Crowd.Game, which has created a large-scale interactive platform for live events, earned $10,000 for best business concept, a prize sponsored by the Diem Shotwell Metcalfe Family Fund at USC Marshall.

The project was led by Benjamin Skaggs and Bryan Edelman, alumni of the Interactive Media & Games department at the USC School of Cinematic Arts, along with Jimmy Tanner, a computer science doctoral student at the USC Viterbi School of Engineering.

Aqus, which aims to provide affordable access to clean water, won the Daniel Floersheimer Global Impact prize for the project with the greatest potential to benefit society.

Feel Image, which intends to help the visually challenged with new technology, won the $2,500 Most Potentially Disruptive award sponsored by the USC Marshall Center for Global Innovation.

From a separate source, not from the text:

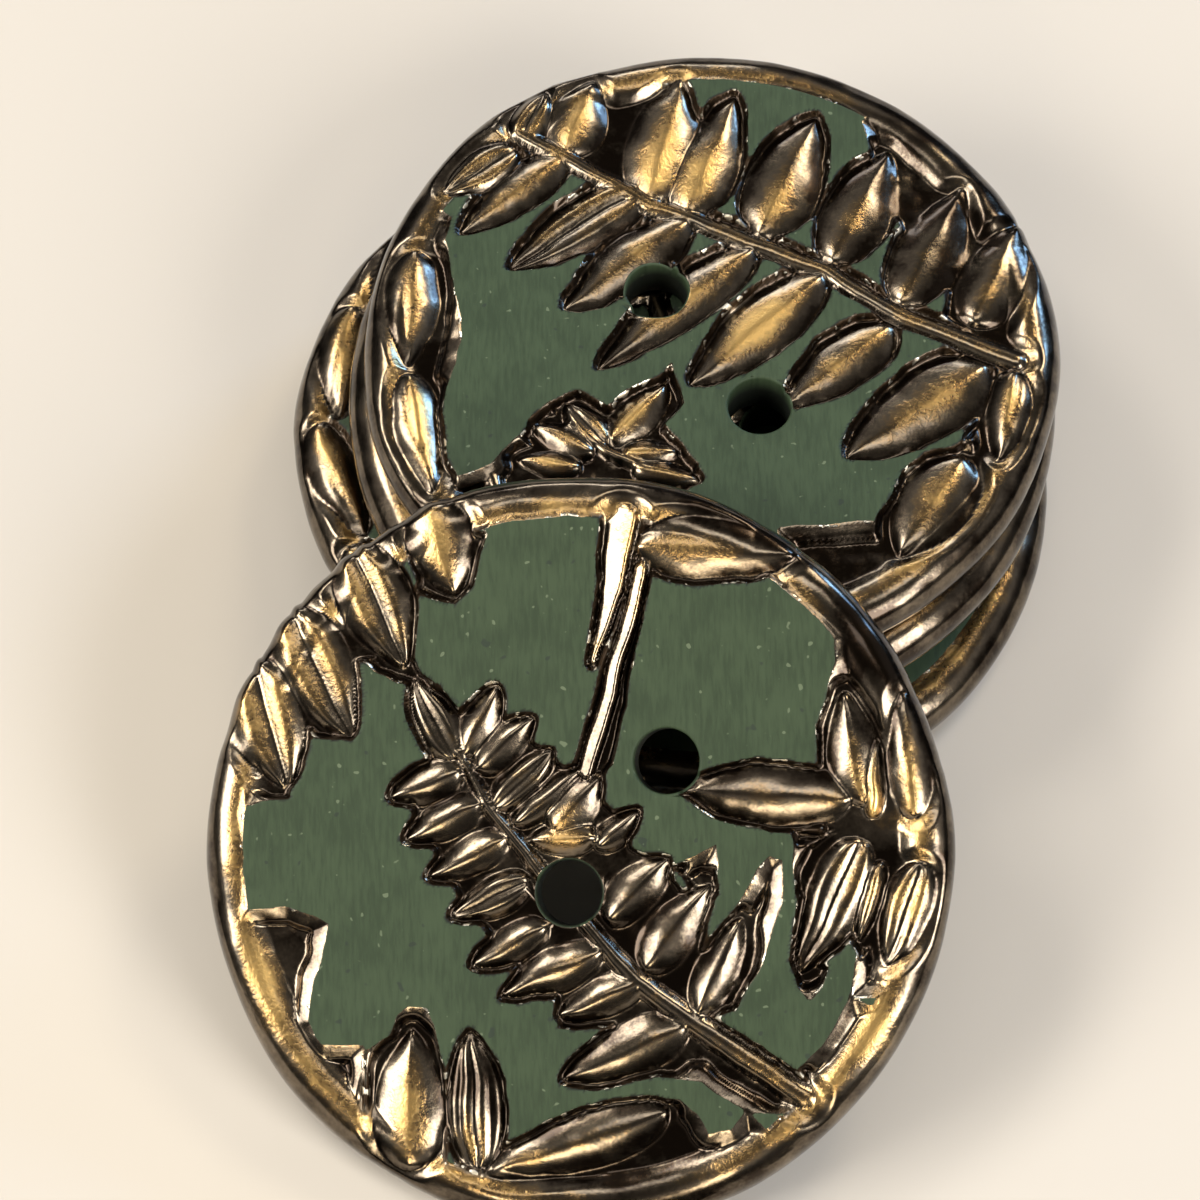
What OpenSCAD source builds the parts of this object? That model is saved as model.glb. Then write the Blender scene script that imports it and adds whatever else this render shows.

Toolbot won $1,200 for the Trojan Family Choice Award, which is selected by a popular vote of people at the event. The company has developed versatile modular gadgets for photography and videography, easing the need to carry bulky camera equipment.

“We congratulate the winners and all the student teams that applied and competed in this year’s USC Stevens Student Innovator Showcase. USC Stevens is proud to be an integral part of the USC entrepreneurial ecosystem,” said Vasiliki Anest, senior director at the USC Stevens Center for Innovation.